Covid-19 has wrought colossal changes in the global economy. But, while Covid will pass, these massive expenditures will not. Even though it is expressed that they are only temporary expenditures, too many people are calling this a new era in progressive policy, and any change that is considered temporary typically ends up being structural. Therefore, these expenditure policies will continue over a substantial interval, and relying on their transience is a mistake.
It’s the Expectation
If the Fed has an entirely new paradigm for fiscal and social policy, it’s a bit hard to understand why expectations should remain predictable. What is unfolding we have not seen since the 1970s, and it stands to reason that would lead to significant changes in expectations. If expectations change, Fed policy and interest rates change along with them.
Is Stimulus a Component of a Permanently Larger Public Sector?
The short answer is yes.
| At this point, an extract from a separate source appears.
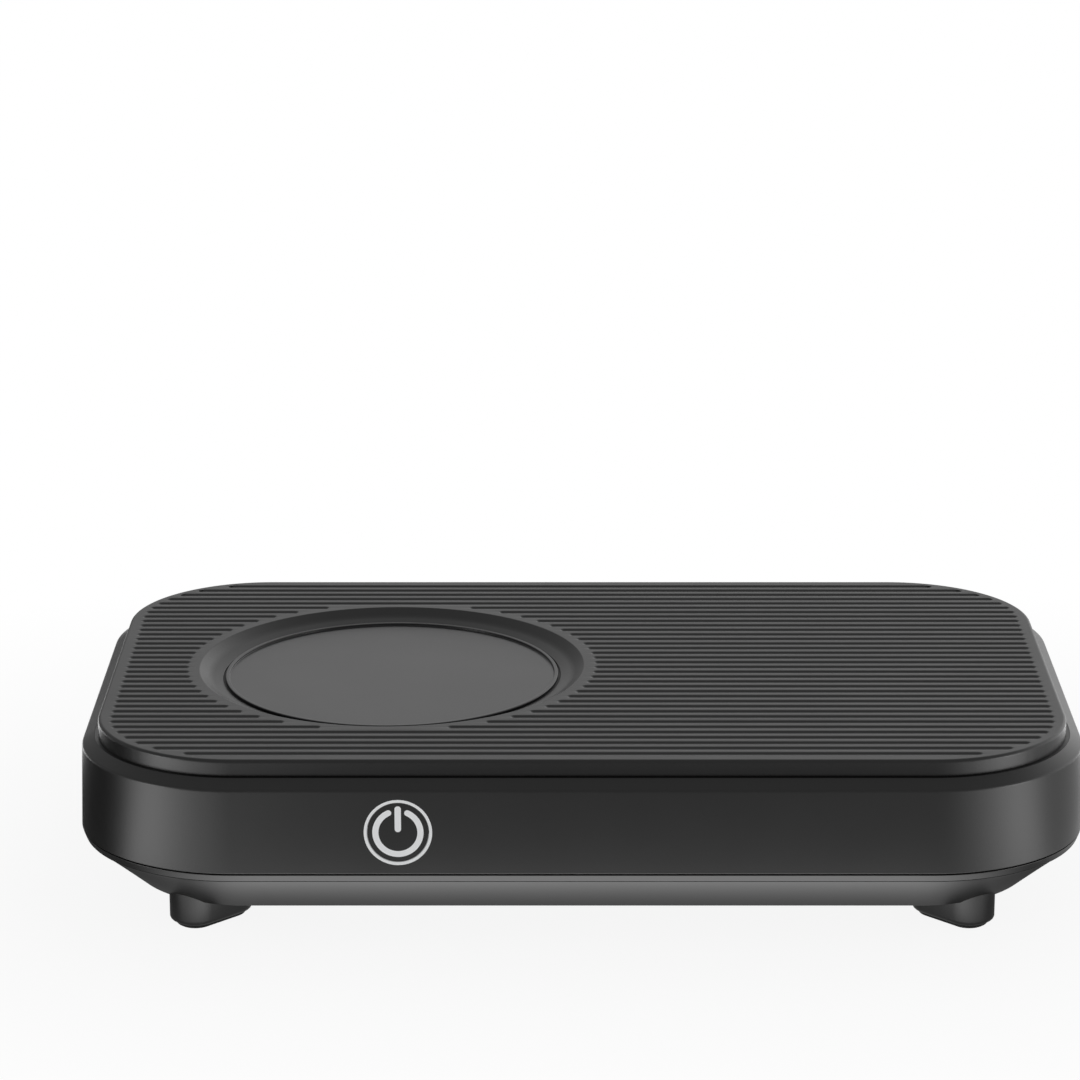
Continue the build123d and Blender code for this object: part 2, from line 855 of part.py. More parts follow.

Public expenditures are increasing and more complex, and taxpayers are going to be handed the bill while deficits, and potentially interest rates, skyrocket.
- There is a demographic timebomb of an aging population. There are insufficient funds to manage this large and predictable public outflow.
- The cost of education and healthcare, increasingly part of the public budget, has increased dramatically.
- Redistribution of wealth equates to more transfer payments funded with deficits. Tax revenues cannot make up for these projected distributions.
- An increasingly dangerous world will create more international obligations.
Whatever the expectation for the right size of government was, there is a substantially larger one today and its growth is inevitable.
A larger government requires larger taxes. There is a point of diminishing returns, and it may be closer than this government understands. While it is easy to sell a more level and just tax system to the masses, the reality is that it will be neither, and it is likely to undermine economic growth and business creation. Those with skin in the game tire quickly of subsidizing the entire economy, especially when the fiscal budget is filled with unconstructive expenditures or ineffective investments in the economy.
Economic Growth Begins and Ends with the Cost of Capital.
Interest rates drive the cost of capital and expected returns. This is the true driver of economic well-being and wealth creation. Public policy should enable the greatest access to opportunity and reasonable return on capital through prudent policymaking. We are not seeing that prudence now and the cost of capital may rise to become a meaningful constraint on investment. In that light, do massive deficits make sense? Under this scenario, they are far more counterproductive than the short term jolt to the economy they provide.
The laws of economic arithmetic cannot be suspended easily and then hope that it all somehow works out. Any attempt previously has ended disastrously. There is a significant risk that this is happening again now.